Siendo también muy problemática, se habla poco de la autoestima contingente. Se trata de la valoración positiva de uno mismo en función de la consecución de determinados logros y de la aprobación de los demás. Estamos, pues, ante una autoestima frágil e inestable porque necesita validarse continuamente e introduce a la persona en una peligrosa dinámica de rivalidad, competitividad y envidia; lo que origina, consecuentemente, un incremento notable de la ansiedad y el estrés. Aunque en algún momento pudiera servir de estímulo motivador, sin embargo, es una trampa, toda vez que exige asumir los valores sociales de prestigio, fama, éxito y triunfo. Todo lo que sea no reconocer la valía inherente e incondicional de la persona, que viene dada fundamentalmente por nuestra condición de ser hijos de Dios, no por nuestros méritos y logros personales, acabará provocando problemas de autoaceptación.

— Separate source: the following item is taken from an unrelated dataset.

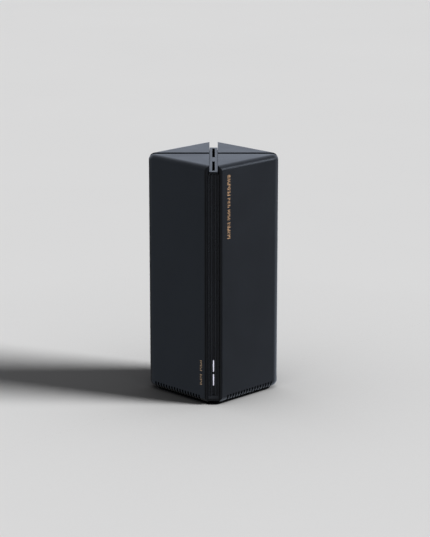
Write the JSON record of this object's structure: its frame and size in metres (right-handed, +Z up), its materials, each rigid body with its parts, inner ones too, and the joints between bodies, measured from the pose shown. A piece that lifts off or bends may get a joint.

Sin entrar directamente en el narcisismo que, como patología, requiere un estudio independiente, que ya abordaré en otro momento, sí conviene señalar los graves inconvenientes que conlleva la sobrevaloración de sí mismo. El primero, que se desprende automáticamente de este hecho es la minusvaloración de los demás. Ciertamente la lógica mundana establece que se alcanza mayor precio despreciando a los otros. Una autoestima sobredimensionada procura evitar cualquier información que ponga en duda la autoimagen favorable, impide el reconocimiento y rectificación de los errores e incluso distorsiona la realidad para hacerla congruente con su propia visión de las cosas. Se está persuadido de que la culpa siempre es de los demás. La hinchazón de la autoestima provoca que se reaccione con ira ante cualquier crítica, particularmente si el individuo siente amenazado su estatus o su imagen pública. Aparte de que la excesiva seguridad en uno mismo puede llevar a desarrollar comportamientos de riesgo y conductas negligentes.

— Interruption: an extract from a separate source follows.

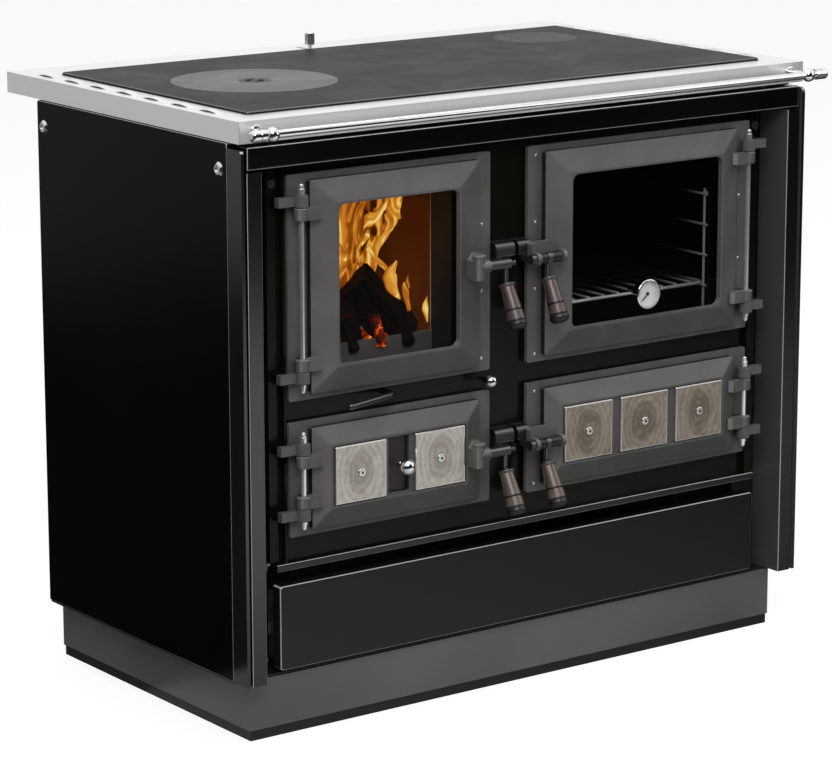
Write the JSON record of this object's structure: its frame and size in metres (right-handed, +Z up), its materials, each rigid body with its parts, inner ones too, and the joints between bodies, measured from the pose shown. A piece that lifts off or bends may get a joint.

Si en otro tiempo pudieron predominar actitudes eclesiales de prepotencia o vanagloria, en la Iglesia actual no es esto algo generalizado, aunque nos podamos encontrar casos individuales, que corresponden a la cuota estadística de las patologías anejas. No obstante, sí vemos con preocupación cierta corriente eclesial que se empeña en agradar al mundo a toda costa, como si la valía de la Iglesia y del mensaje que transmite dependiera de su mayor o menor aceptación por parte de la gente. La autenticidad de la fe siempre ha quedado reflejada en la intensidad de la vivencia sobrenatural y en la fuerza del testimonio, más que en categorías numéricas o cuantitativas; siendo el incremento de fieles una consecuencia de la hondura espiritual, la coherencia de vida y la fidelidad doctrinal del cristiano, no al revés.
Con todo, el mayor problema hoy en día en muchos ambientes eclesiásticos es la falta de autoestima. La situación de acoso y humillación que vive en estos momentos la Iglesia, ha hecho que bastantes católicos se replieguen, adoptando posturas pusilánimes, temerosas y anodinas. Más graves son los casos en los que la indecisión, inseguridad y falta de confianza en los recursos y medios que aporta la propia tradición doctrinal, litúrgica y espiritual de la Iglesia, en orden a poder continuar su misión evangelizadora en el mundo, termina generando tal estado de confusión y perplejidad que resulta absolutamente paralizante. Una Iglesia amedrentada, que no sea capaz de proclamar fiel, nítida, completa y valientemente su fe, defendiendo además de forme clara y rigurosa su modelo antropológico y ético, no podría esconder bajo capa de falsa humildad, lo que a todas luces sería una falta de convencimiento y de estima a su propia naturaleza y cometido.